Data segment:
* * * * *

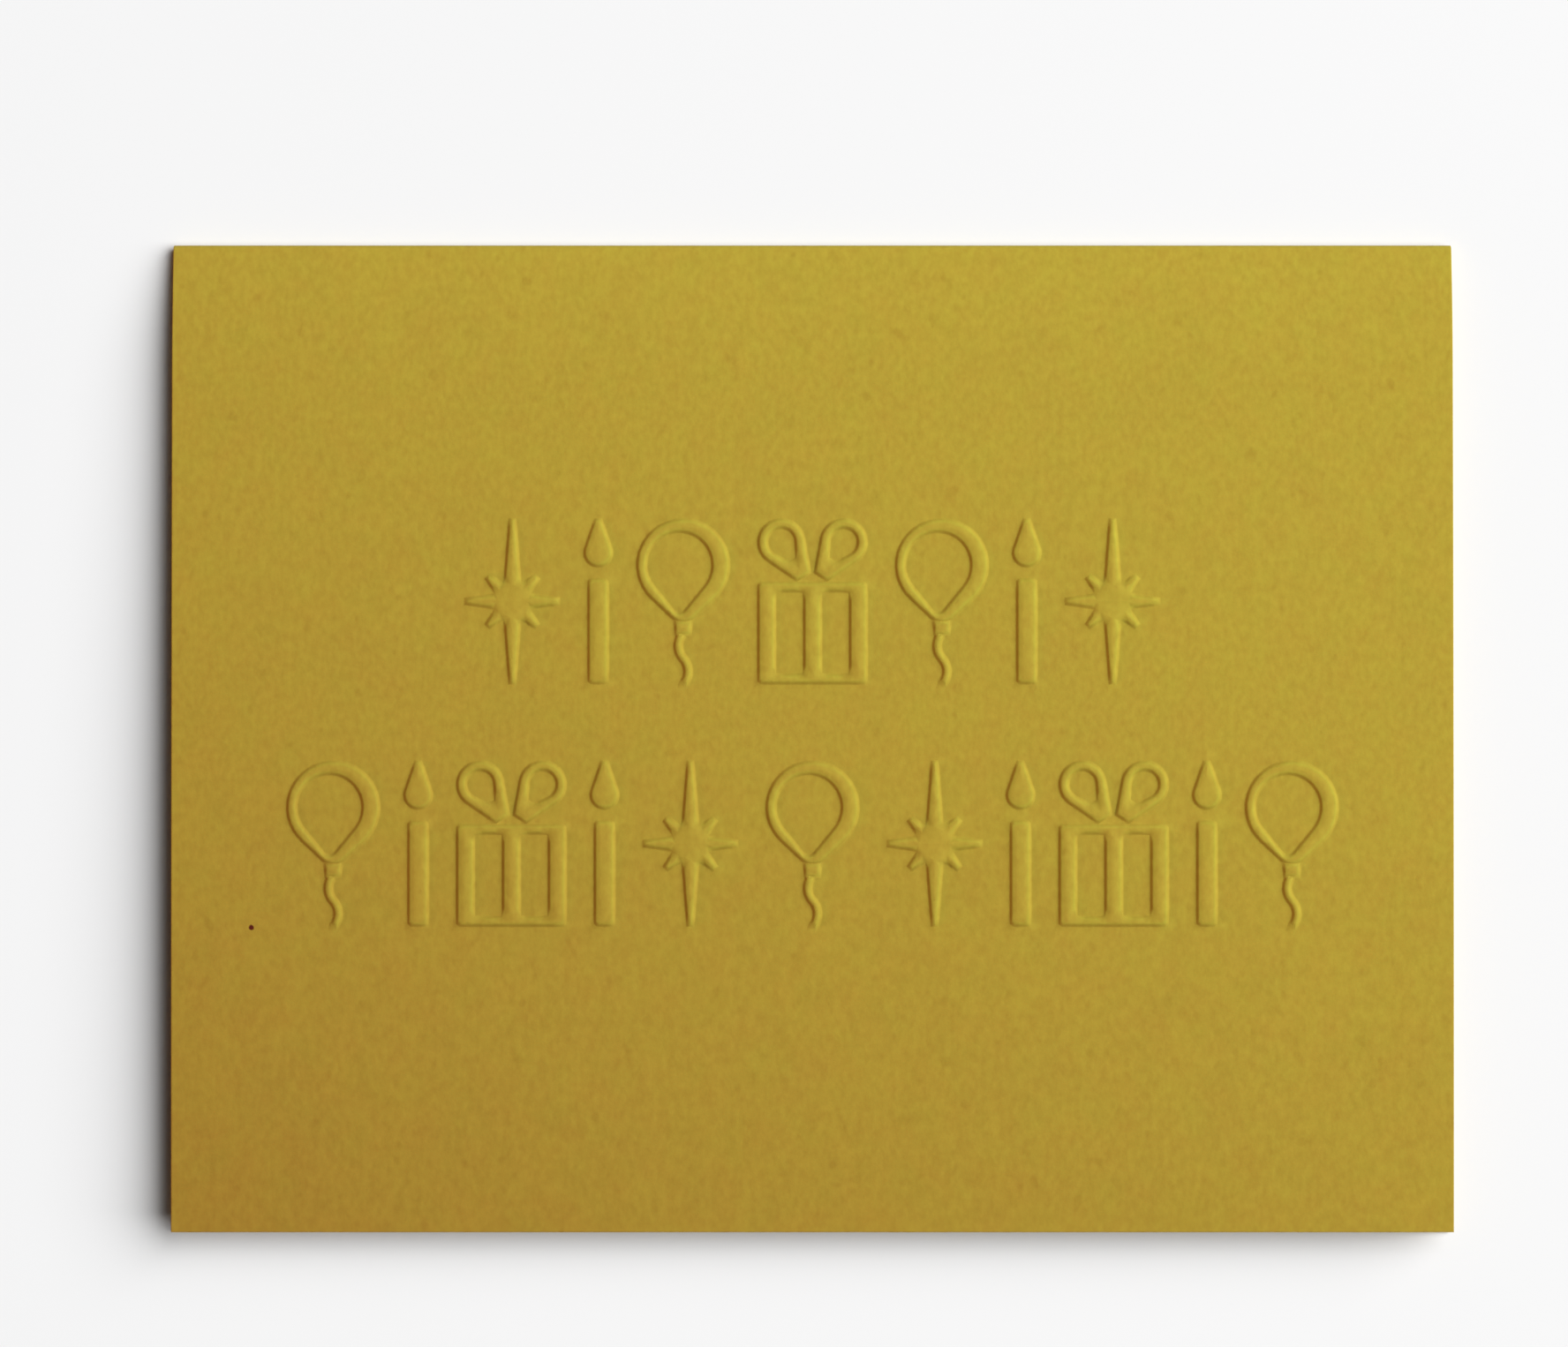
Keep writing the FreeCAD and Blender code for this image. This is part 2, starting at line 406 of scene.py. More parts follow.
@dataclass(frozen=True)
class Motif:
    """One embossed motif on its baseline, in a cell that tiles into the sheet."""

    strokes: tuple[Stroke, ...]
    width: float
    height: float
    margin: float = 1.2
    rim_step: float = 1.3
    filler_step: float = 1.0
    filler_clear: float = 0.42
    contour_slack: float = 0.02

    def rim(self) -> np.ndarray:
        """Points round the border of the cell.

        Returns:
            The points, counterclockwise from the lower left corner.
        """
        half, low, high = self.width / 2 + self.margin, -self.margin, self.height + self.margin
        corners = np.array([(-half, low), (half, low), (half, high), (-half, high)])
        points = []
        for start, end in zip(corners, np.roll(corners, -1, axis=0)):
            count = math.ceil(float(np.linalg.norm(end - start)) / self.rim_step)
            points += [start + (end - start) * i / count for i in range(count)]
        return np.array(points)

    def distance(self, points: np.ndarray, squash: Point = (1.0, 1.0)) -> np.ndarray:
        """Distance inside the edge of the nearest stroke, with x and y squashed as a stroke's."""
        return np.max([stroke.distance(points, squash) for stroke in self.strokes], axis=0)

    def filler(self) -> np.ndarray:
        """Loose points of the cell that lie clear of every contour.

        Returns:
            Rows of x and y.
        """
        half, inset = self.width / 2 + self.margin, self.margin / 2
        xs = np.arange(-half + inset, half - inset / 2, self.filler_step)
        ys = np.arange(-inset, self.height + inset, self.filler_step)
        points = np.array([(x, y) for x in xs for y in ys])
        return points[self.distance(points) < -self.filler_clear]

    def cell(self, relief: Relief) -> Patch:
        """Mesh the cell along the contours of its relief.

        Args:
            relief: Section of the embossing.

        Returns:
            The cell in its own frame, with its baseline at zero.
        """
        rim = self.rim()
        points, edges = [rim], loop_edges(0, len(rim))
        total = len(rim)
        for level in relief.levels:
            for stroke in self.strokes:
                for ring in stroke.contours(level):
                    kept = np.abs(self.distance(ring) - level) < self.contour_slack
                    whole = kept & np.roll(kept, -1)
                    edges += [edge for edge, use in zip(loop_edges(total, len(ring)), whole) if use]
                    points.append(np.where(kept[:, None], ring, rim[0]))
                    total += len(ring)
        points.append(self.filler())
        merged, faces = triangulate(np.vstack(points), edges)
        inside = np.column_stack([self.distance(merged), self.distance(merged, relief.squash)])
        return Patch(merged, faces, inside)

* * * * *

Objective: Give back exactly the material above from its opening line to the line bearing "return np.array(points)".

Exercise output:
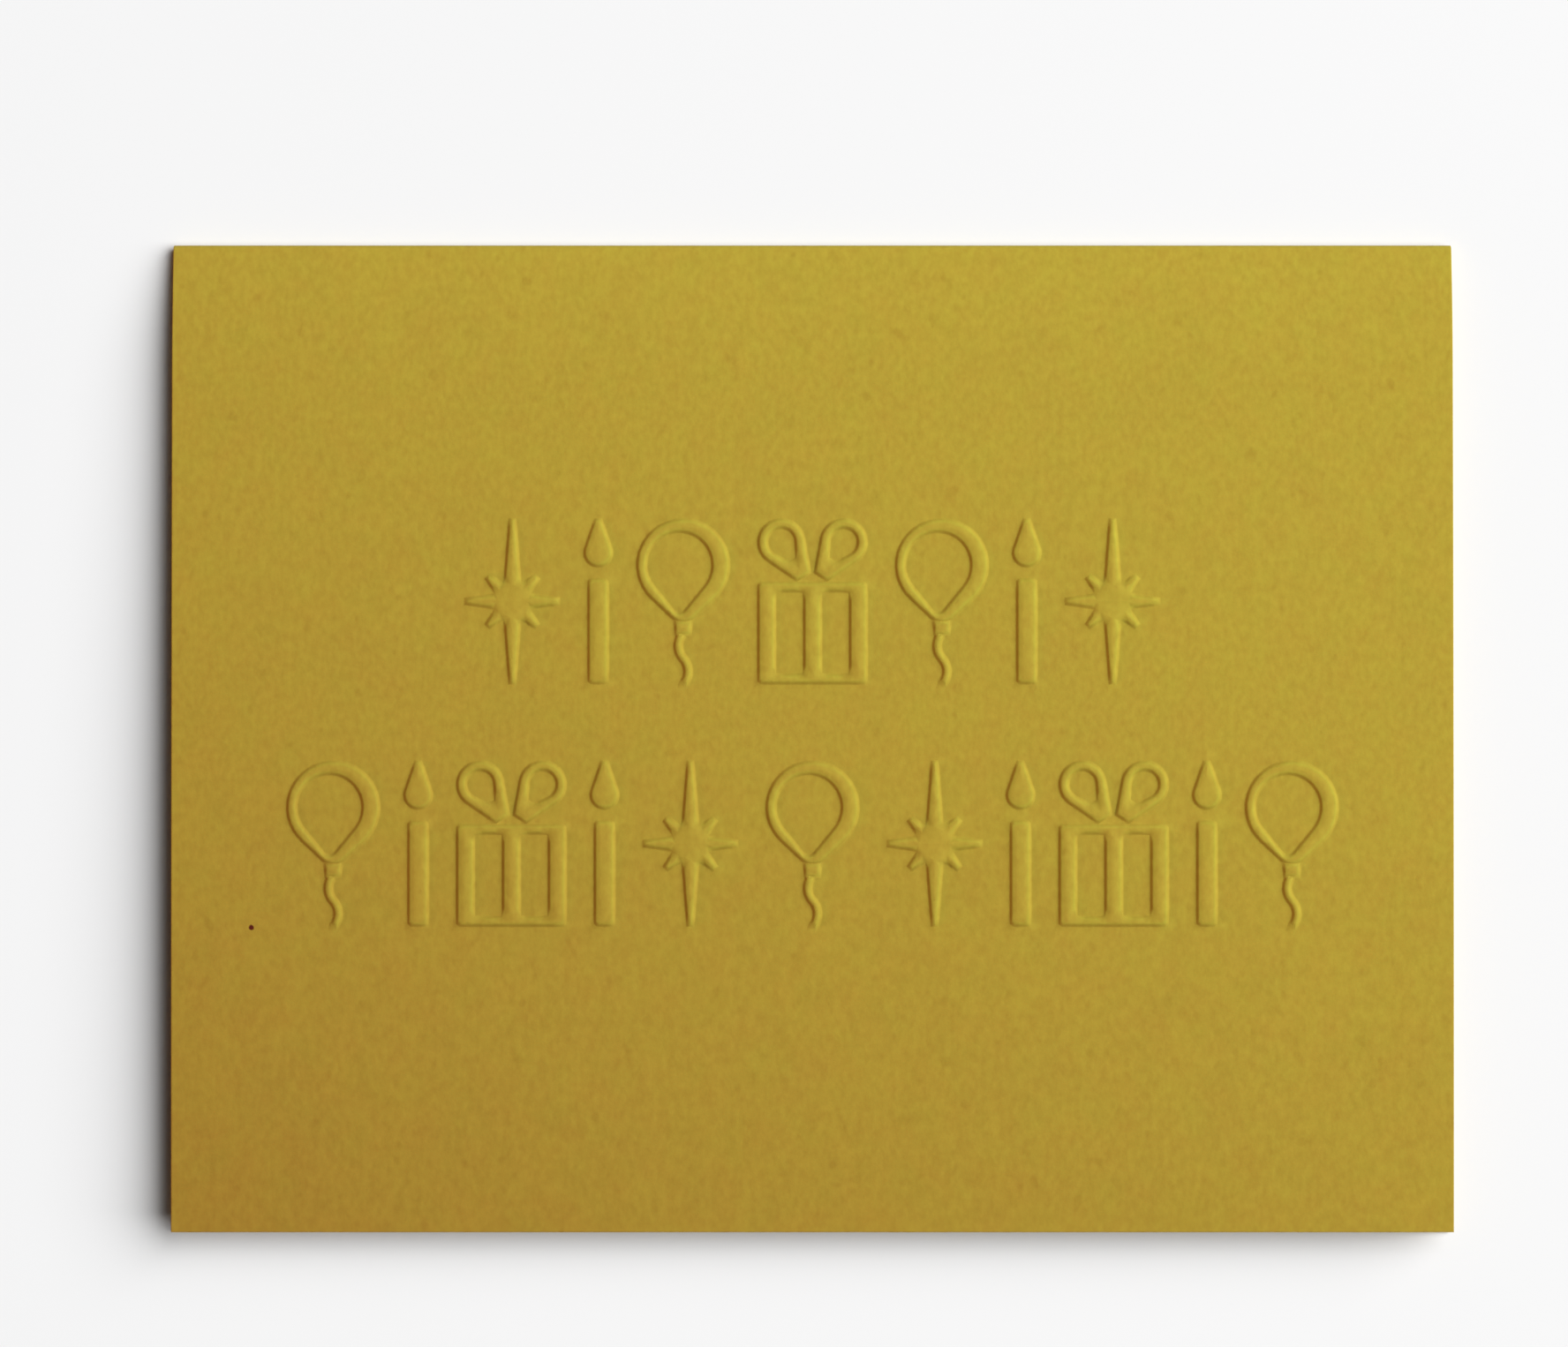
Keep writing the FreeCAD and Blender code for this image. This is part 2, starting at line 406 of scene.py. More parts follow.
@dataclass(frozen=True)
class Motif:
    """One embossed motif on its baseline, in a cell that tiles into the sheet."""

    strokes: tuple[Stroke, ...]
    width: float
    height: float
    margin: float = 1.2
    rim_step: float = 1.3
    filler_step: float = 1.0
    filler_clear: float = 0.42
    contour_slack: float = 0.02

    def rim(self) -> np.ndarray:
        """Points round the border of the cell.

        Returns:
            The points, counterclockwise from the lower left corner.
        """
        half, low, high = self.width / 2 + self.margin, -self.margin, self.height + self.margin
        corners = np.array([(-half, low), (half, low), (half, high), (-half, high)])
        points = []
        for start, end in zip(corners, np.roll(corners, -1, axis=0)):
            count = math.ceil(float(np.linalg.norm(end - start)) / self.rim_step)
            points += [start + (end - start) * i / count for i in range(count)]
        return np.array(points)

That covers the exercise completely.